As he pointed out, we’ve had blogs as a part of our media landscape for at least 5 years, mainstream media are falling over themselves trying to ‘out 2.0′ each other, we’ve had podcasts for a few years, we’ve had YouTube for what seems like forever…
So how come Australian PR companies still play ‘hide head in sand and pretend it will all go away’ games?
Lloyd Grosse and the PRIA in NSW are doing their best to educate the PR community, but (I’m afraid) even the Social Media Strategy workshop I wrote and ran for them needed to focus heavily on a ’101′ component to bring some of the workshop attendees ‘up to scratch’ before they could even begin contemplating strategic issues.
I know that Mark Jones is tired of seeing only ‘Social Media 101′ workshops advertised, and is eager to find a higher-level course (I’m going to run a Strategy workshop for Melcrum later in the year, Mark, and the PRIA want me back mid-year to do the ‘101‘ and ‘Strategy’ workshops again), but my own experience of Aussie business and PR-types is that in the majority they are clueless.
Really?

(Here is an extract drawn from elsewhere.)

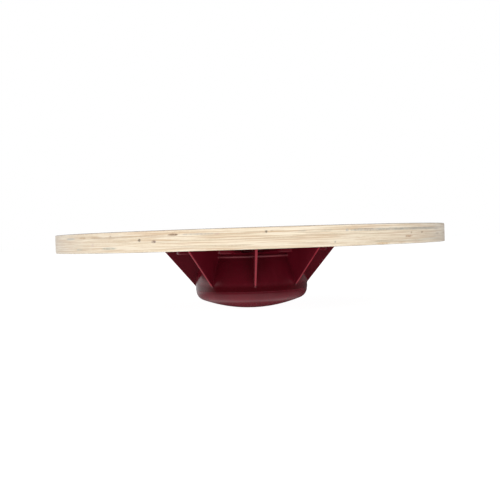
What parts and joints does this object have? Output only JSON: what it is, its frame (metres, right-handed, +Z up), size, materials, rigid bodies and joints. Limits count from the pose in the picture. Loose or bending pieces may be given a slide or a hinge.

Oh yes! Reflect on the results of the survey question asked by us in our Digital PR ad:tech session:
Do you have a digital PR Strategy?
Yes – 32%
No – 68%
Seven out of ten in the room had no social media strategy. Egads!
Who was in the room? Please note that not all attendees used the handsets by which they could vote, so these numbers are estimated:
Brand Advertiser – 26% / 19
Agency Executive – 32% / 23
Direct Marketer – 25% / 18
Publisher/Media Owner – 15%/ 11
Technology Vendor – 2% / 1
“More disturbing from my perspective was that there seemed to be no recognition, let alone understanding, of communication theory. Social media in fact lends itself to the two way/ symmetrical communication model (James Grunig Four Models of Public Relations) which puts the consumer at the centre of the communication rather than simply as a receiver rather than the traditional advertising model (one way comms).
So are pr agencies ready to take a lead in this area and meet the needs that marketers clearly have? From what I could see at the conference no.
There was very little presence from pr agencies at the Conference, and just the one panel session on Digital PR moderated by Lee Hopkins one of Australia’s most respected social media experts. The panel included a large pr company Digital Executive [Steven Noble from Hill & Knowlton -- Lee], [Marnie McDonald from] The Wool Corporation (their client) and media blogger Trevor Cook. While Lee tried his best to evoke meaningful discussion the session delivered ‘beginner’ tips further indicating that the level of maturity about digital or online PR in the room was quite low. “
In an off-the-cuff comment I heard Brendan Yell from shopfree say that marketers are now ‘trying on for size’ the language and words that comes naturally to PR-types: “engagement, conversation, relationship”. An environment that is beautifully but unconsciously built for intelligent PR activity (but NOT, I repeat NOT NOT NOT ‘spin’ or any form of manipulation!) is now being usurped by heavy-handed, clumsy and sales-focused marketers. They, as Brendan so exquisitely put it, are desperately trying to have a “One Night Brand Stand.”
Clearly, there ARE large aussie agencies that ‘get it’, Text100 being the most blindingly obvious candidate, as well as Hill & Knowlton. I know that Burson-Marsteller are also working behind the scenes to get things rolling in Australia.
More are obviously keen to find out about it and get in front of their clients with some sort of knowledge (which is great and how I put my youngest stepdaughter through private school and pay for my fountain pen fetish), but I am still melancholic about the state of Australian understanding at a business level about Social Media.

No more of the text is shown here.